# What is asked
Pull out every line in the data that has the string "bodies" in it.

──────────────────────────────

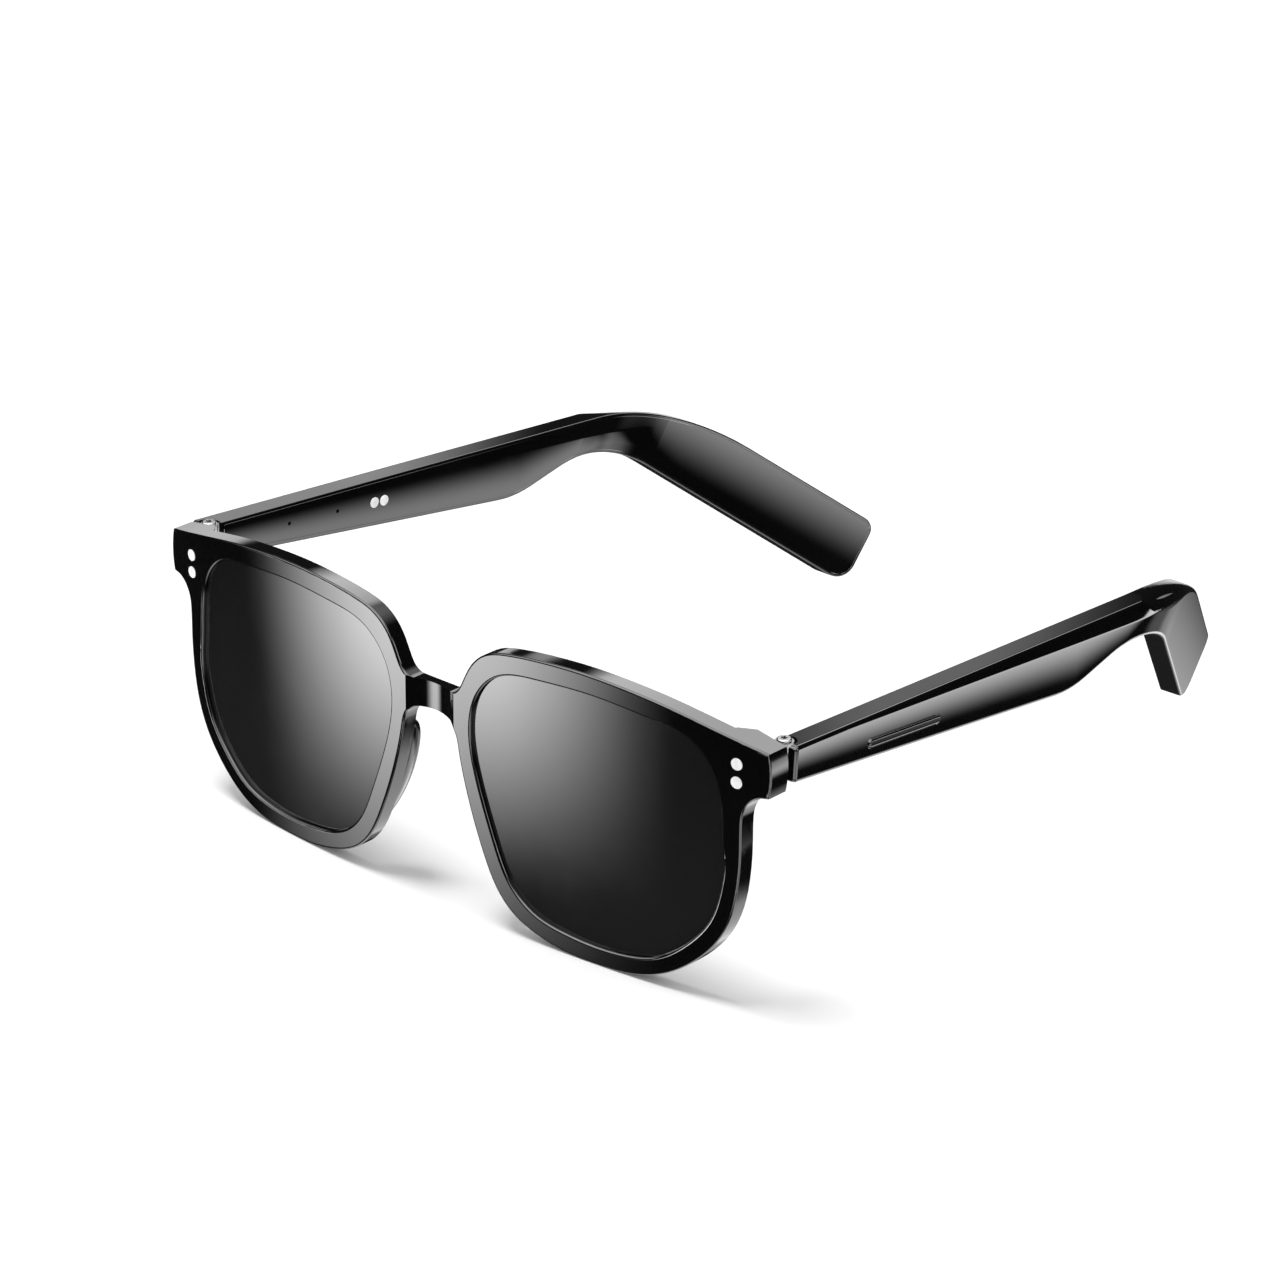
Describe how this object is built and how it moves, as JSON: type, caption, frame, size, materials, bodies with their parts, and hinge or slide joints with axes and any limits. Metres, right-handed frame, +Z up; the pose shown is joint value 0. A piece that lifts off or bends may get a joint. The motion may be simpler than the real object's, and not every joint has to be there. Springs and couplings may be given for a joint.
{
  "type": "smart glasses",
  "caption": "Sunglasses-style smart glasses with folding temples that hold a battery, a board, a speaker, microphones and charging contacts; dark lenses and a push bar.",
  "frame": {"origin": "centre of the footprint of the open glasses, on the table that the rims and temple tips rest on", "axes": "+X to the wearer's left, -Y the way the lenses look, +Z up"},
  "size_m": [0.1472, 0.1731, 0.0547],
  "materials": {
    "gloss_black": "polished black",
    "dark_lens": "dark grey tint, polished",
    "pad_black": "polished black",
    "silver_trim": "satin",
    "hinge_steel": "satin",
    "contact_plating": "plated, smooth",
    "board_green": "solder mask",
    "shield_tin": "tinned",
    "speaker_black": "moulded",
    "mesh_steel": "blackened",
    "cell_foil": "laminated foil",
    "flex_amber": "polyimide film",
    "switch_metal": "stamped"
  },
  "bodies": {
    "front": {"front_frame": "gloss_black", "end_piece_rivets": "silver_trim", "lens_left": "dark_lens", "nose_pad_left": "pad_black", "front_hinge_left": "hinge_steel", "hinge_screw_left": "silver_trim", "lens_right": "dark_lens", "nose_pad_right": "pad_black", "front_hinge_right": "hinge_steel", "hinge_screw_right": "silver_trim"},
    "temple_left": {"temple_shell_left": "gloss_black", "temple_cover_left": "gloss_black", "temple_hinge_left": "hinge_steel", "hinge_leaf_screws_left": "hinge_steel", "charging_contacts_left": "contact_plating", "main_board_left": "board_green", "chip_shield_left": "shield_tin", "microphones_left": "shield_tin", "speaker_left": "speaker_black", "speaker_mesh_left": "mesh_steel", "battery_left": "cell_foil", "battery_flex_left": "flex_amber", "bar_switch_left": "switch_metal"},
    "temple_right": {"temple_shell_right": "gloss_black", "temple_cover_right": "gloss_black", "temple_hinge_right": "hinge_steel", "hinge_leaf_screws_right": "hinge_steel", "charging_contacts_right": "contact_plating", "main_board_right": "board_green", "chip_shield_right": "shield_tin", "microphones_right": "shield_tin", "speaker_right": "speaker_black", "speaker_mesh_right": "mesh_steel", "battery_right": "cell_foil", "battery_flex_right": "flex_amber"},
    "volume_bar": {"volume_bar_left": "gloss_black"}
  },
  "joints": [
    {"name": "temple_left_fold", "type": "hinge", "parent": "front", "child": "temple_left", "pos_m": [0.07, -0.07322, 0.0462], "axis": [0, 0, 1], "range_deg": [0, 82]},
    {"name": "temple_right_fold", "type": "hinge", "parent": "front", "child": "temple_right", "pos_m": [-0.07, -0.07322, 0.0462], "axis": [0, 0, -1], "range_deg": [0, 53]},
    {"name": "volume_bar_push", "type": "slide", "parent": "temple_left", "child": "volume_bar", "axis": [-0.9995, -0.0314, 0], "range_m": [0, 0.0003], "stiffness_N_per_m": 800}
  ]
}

──────────────────────────────

# Worked solution
Describe how this object is built and how it moves, as JSON: type, caption, frame, size, materials, bodies with their parts, and hinge or slide joints with axes and any limits. Metres, right-handed frame, +Z up; the pose shown is joint value 0. A piece that lifts off or bends may get a joint. The motion may be simpler than the real object's, and not every joint has to be there. Springs and couplings may be given for a joint.
  "bodies": {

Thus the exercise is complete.